When the responses to our plan first came out, we were amazed by how people could simply understand our project based on the press coverage, the small booklet, etc. A lot of people understood what we were talking about. We were very happy that a lot of our ideas were picked up. I think Hong Kong people are very capable of thinking about their own lives and the structure of urban development.
ND Mr. Henry Tang, Chairman of the Board of WKCDA, has declared that a detailed development plan, which may include portions of the Koolhaas and Rocco designs, will undergo a public consultation before it is confirmed. Which “part” of your scheme could be incorporated into the Foster’s masterplan?
DG I think it is too early to say which part of our plan could be incorporated into the chosen master plan as the design of the final master plan is still ongoing and we do not rule out any possibilities at this stage.

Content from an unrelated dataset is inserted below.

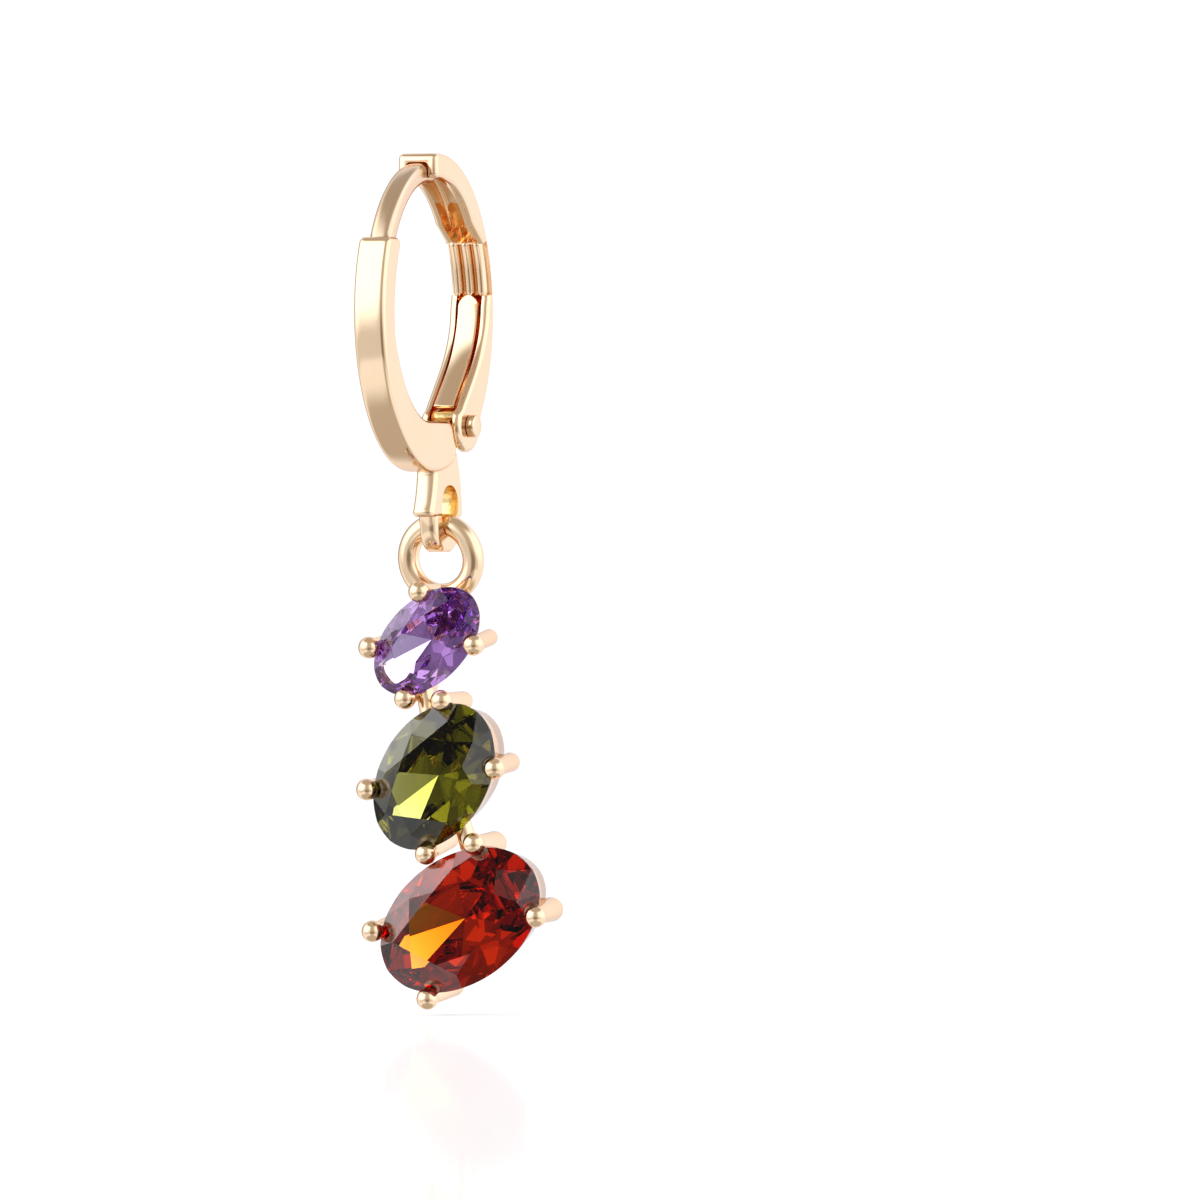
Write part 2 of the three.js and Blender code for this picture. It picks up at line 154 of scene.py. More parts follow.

© OMA l Project for a new Dimension.
David Gianotten is Partner of OMA. Amongst other projects, he is in charge of the design and management of the making of the Conceptual Plan for the West Kowloon Cultural District in Hong Kong, the Taipei Performing Arts Centre in Taipei, and the Shenzhen Stock Exchange Headquarters in Shenzhen. Before David Gianotten was overseeing the operation of OMA in the whole of Asia, he established the OMA Hong Kong platform for design and he was the Executive Manager – Architect of Rem Koolhaas. Prior OMA David Gianotten was Managing Director – Architect at the SeARCH in Amsterdam. The office won the Aga Khan price for Architecture 2007 for the Dutch Embassy in Addis Ababa in Ethiopia.